Automation Anywhere claims to have “bank grade security and governance” and Blue Prism highlights and implements four critical security elements in its architecture. What does the RPA vendor publicly declare its security policy to be? It’s important to understand this and question the vendor extensively about avoidance and remediation tactics in case of a mishap.

5. How does vendor support the tool after sales?

Service level agreements are an important part of the vendor relationship with their buyers. You should look for a vendor that has robust support across multiple channels (videos, forums, blogs, documentation), lists defects and their resolutions, provides hot fixes quickly, and has accessible hours (24/6 or 40/7).

6. What is the true cost of the tool (or “penny wise, pound foolish”)?

Info-Tech Research suggests that, unless it’s a real concern, cost should not be an important deciding factor. The initial investment in a tool that satisfies the business needs and lives up to its claims is worth it. Currently, with the number of RPA vendors ready for business, the prices can be competitive.

Some things to consider:

  • Does the tool setup require an upfront consulting fee?
  • Is the tool scalable across organization, and what will it cost to do this?
  • What is the hardware cost for servers? This cost can increase as you scale the tool.
  • Does the vendor charge separate license fees for different parts of the RPA tool? Some tools have a designer and an orchestrator, and both are charged for separately.
  • Does the vendor charge differently for attended vs. unattended bots?
  • Are all these payments yearly or are they one time?
  • Are charges incurred on a “pay-as-you-use” model?

7. Is the vendor innovative (or “to infinity and beyond”)?
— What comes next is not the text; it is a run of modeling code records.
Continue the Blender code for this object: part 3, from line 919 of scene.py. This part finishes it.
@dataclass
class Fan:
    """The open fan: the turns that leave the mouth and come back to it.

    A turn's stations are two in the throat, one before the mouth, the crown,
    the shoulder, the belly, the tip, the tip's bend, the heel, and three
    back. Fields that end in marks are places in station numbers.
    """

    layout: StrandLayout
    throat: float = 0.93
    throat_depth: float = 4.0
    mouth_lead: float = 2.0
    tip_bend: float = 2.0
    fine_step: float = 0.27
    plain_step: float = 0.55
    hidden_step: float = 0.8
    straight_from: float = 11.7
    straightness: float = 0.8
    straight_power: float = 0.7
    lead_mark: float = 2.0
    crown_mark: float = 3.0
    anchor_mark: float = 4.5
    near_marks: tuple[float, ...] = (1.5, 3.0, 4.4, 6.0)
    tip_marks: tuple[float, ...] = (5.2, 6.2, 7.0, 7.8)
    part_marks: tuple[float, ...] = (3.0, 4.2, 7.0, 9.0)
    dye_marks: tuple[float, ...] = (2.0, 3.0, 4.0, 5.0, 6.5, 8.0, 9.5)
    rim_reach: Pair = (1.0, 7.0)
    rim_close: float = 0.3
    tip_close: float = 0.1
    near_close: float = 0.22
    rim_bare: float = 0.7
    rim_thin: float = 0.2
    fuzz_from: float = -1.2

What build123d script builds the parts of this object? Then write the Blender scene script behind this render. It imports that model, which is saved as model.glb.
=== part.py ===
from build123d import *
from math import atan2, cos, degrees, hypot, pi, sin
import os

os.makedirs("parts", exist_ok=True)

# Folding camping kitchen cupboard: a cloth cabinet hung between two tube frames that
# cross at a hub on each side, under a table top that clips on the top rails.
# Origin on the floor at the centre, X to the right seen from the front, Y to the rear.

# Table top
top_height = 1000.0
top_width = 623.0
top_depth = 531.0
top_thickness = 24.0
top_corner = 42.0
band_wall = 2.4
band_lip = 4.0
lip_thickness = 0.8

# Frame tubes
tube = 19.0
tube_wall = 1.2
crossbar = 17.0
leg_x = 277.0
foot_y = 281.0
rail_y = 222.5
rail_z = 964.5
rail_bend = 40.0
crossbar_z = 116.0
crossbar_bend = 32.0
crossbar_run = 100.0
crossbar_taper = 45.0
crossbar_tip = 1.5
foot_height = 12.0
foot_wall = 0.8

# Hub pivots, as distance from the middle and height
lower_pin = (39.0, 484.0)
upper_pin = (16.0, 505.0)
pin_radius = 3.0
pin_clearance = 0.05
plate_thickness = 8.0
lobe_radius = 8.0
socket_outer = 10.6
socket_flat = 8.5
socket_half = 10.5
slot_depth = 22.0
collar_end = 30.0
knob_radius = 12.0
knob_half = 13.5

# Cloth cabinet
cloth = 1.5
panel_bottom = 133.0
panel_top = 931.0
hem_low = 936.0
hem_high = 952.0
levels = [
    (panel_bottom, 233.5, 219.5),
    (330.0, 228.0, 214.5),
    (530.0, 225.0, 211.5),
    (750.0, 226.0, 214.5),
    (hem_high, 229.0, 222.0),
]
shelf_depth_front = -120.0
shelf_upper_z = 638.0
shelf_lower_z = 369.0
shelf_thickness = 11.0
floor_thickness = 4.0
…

All technology companies consider themselves innovators and some of them truly are. RPA is part of what some have called the fourth industrial revolution, and as a result, it is important for a tool that intends to become the standard in this industry to keep pushing its boundaries. Does the tool plan to support AI, or cleaning of unstructured data sources, or follow evolving business rules to make decisions?

Our Take

The only thing that an RPA buyer can do is have a long-term vision for the tool and the impact it will have on organization’s value proposition.

Apart from that, there is no perfect answer to this question. RPA came along and revolutionized human productivity by removing the human from it, but like all things unique, it has quickly become commoditized. With so many options to choose from, and similar features in all tools, making a strong argument for X over Y comes down to personal preference.